*** EXERCISE INPUT ***

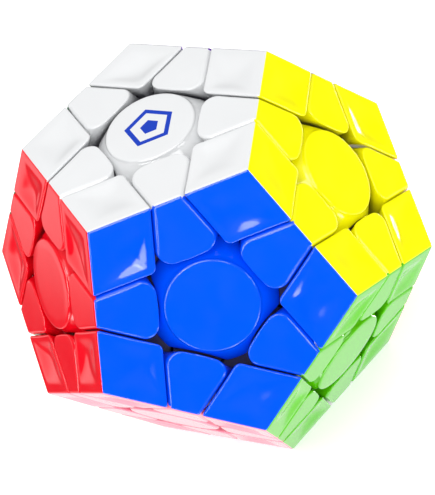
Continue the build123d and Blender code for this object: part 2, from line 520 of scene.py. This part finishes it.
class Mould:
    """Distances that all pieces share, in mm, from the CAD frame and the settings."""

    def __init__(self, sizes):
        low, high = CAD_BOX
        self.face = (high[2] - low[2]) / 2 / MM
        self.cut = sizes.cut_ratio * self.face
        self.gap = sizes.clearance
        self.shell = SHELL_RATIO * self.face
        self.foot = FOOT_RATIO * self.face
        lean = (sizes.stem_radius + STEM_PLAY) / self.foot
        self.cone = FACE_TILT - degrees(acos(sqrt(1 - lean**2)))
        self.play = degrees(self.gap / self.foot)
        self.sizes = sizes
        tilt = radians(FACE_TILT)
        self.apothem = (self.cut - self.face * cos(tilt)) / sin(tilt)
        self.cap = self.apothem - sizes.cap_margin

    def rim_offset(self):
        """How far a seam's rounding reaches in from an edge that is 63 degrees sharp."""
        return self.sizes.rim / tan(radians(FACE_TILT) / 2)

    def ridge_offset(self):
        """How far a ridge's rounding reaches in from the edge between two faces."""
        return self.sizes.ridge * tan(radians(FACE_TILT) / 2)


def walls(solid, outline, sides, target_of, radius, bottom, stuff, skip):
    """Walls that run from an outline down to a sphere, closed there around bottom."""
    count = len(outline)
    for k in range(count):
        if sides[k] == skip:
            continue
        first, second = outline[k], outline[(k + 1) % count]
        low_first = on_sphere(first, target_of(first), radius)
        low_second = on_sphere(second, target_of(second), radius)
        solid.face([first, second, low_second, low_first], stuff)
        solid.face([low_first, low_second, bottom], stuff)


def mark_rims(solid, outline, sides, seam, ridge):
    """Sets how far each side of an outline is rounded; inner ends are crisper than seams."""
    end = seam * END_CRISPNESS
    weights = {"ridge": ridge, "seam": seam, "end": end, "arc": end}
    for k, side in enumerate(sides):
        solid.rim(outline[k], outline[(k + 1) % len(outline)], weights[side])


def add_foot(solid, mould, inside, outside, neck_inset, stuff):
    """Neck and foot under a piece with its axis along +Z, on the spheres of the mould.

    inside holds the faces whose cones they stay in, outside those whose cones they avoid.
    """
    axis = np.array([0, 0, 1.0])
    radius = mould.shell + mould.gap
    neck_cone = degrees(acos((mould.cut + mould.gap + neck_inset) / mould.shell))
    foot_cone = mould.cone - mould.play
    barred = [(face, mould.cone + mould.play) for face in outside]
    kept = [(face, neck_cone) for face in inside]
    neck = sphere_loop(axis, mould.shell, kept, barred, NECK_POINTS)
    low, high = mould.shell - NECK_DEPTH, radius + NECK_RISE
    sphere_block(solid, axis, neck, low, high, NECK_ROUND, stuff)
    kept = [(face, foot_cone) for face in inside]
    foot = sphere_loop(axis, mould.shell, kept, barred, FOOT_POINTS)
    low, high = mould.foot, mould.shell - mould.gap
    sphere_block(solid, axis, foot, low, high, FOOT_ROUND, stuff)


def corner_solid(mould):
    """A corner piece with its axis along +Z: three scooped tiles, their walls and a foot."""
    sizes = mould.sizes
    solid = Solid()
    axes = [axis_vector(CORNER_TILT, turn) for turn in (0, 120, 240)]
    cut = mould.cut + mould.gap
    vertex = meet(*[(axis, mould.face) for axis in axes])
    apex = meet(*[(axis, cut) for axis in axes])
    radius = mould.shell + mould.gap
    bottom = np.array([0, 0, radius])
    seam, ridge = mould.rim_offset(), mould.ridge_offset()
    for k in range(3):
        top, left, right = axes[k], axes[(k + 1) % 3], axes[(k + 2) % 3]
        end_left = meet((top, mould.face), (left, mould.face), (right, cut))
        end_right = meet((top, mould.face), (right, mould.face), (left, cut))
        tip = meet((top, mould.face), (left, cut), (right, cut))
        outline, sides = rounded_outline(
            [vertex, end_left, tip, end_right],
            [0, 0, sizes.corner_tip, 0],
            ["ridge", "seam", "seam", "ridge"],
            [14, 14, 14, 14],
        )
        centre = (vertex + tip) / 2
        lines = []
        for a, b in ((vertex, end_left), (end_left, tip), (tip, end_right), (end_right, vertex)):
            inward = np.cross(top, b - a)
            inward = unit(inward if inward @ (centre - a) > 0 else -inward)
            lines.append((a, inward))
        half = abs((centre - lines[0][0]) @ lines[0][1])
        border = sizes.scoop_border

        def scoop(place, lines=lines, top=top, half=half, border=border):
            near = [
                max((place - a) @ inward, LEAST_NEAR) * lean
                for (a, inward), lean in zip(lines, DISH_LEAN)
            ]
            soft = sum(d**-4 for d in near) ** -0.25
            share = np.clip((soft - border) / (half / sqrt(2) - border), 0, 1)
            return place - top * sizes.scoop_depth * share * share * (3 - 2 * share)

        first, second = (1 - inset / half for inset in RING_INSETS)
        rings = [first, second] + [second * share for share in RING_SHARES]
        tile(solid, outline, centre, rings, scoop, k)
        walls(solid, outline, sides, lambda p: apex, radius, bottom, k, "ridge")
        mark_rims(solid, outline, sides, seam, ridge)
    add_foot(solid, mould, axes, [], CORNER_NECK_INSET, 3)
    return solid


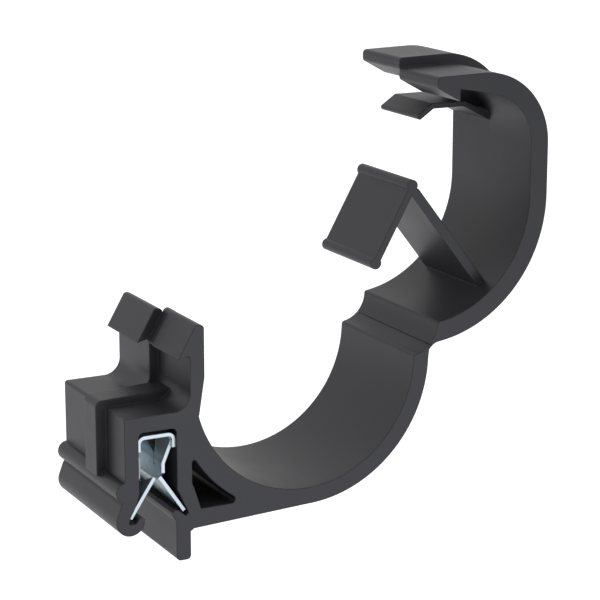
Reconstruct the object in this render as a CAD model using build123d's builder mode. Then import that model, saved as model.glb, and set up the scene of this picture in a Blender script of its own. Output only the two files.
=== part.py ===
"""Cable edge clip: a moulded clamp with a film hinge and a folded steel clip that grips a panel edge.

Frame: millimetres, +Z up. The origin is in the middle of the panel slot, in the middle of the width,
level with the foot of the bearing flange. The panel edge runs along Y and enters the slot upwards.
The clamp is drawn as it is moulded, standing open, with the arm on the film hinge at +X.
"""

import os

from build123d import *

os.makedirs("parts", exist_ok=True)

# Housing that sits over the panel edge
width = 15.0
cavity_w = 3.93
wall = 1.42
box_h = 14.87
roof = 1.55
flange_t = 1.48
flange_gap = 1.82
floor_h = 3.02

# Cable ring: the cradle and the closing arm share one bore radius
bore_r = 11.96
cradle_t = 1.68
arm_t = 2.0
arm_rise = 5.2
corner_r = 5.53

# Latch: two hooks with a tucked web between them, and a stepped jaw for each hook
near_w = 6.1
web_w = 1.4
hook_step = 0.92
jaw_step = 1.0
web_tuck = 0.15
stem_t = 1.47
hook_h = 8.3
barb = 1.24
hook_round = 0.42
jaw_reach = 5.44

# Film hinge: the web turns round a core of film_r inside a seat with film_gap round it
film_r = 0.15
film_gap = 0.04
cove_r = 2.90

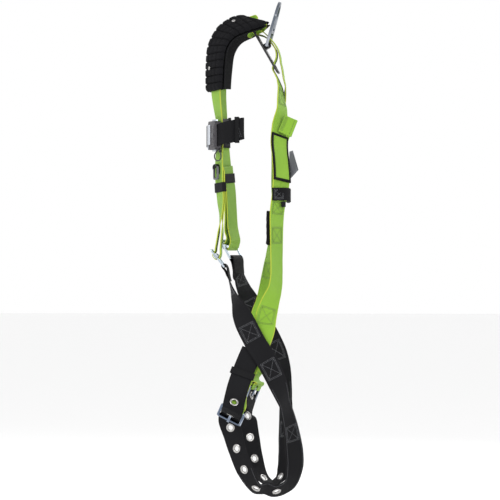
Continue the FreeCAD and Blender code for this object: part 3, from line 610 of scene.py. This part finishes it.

***

GIVEN REQUEST >> Only the lines from the one containing "Reconstruct the object" to the end of the data should be printed, exactly as they stand.

TASK ANSWER >>
Reconstruct the object in this render as a CAD model using build123d's builder mode. Then import that model, saved as model.glb, and set up the scene of this picture in a Blender script of its own. Output only the two files.
=== part.py ===
"""Cable edge clip: a moulded clamp with a film hinge and a folded steel clip that grips a panel edge.

Frame: millimetres, +Z up. The origin is in the middle of the panel slot, in the middle of the width,
level with the foot of the bearing flange. The panel edge runs along Y and enters the slot upwards.
The clamp is drawn as it is moulded, standing open, with the arm on the film hinge at +X.
"""

import os

from build123d import *

os.makedirs("parts", exist_ok=True)

# Housing that sits over the panel edge
width = 15.0
cavity_w = 3.93
wall = 1.42
box_h = 14.87
roof = 1.55
flange_t = 1.48
flange_gap = 1.82
floor_h = 3.02

# Cable ring: the cradle and the closing arm share one bore radius
bore_r = 11.96
cradle_t = 1.68
arm_t = 2.0
arm_rise = 5.2
corner_r = 5.53

# Latch: two hooks with a tucked web between them, and a stepped jaw for each hook
near_w = 6.1
web_w = 1.4
hook_step = 0.92
jaw_step = 1.0
web_tuck = 0.15
stem_t = 1.47
hook_h = 8.3
barb = 1.24
hook_round = 0.42
jaw_reach = 5.44

# Film hinge: the web turns round a core of film_r inside a seat with film_gap round it
film_r = 0.15
film_gap = 0.04
cove_r = 2.90

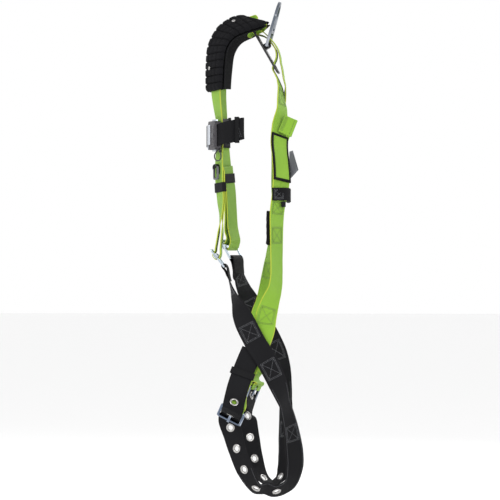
Continue the FreeCAD and Blender code for this object: part 3, from line 610 of scene.py. This part finishes it.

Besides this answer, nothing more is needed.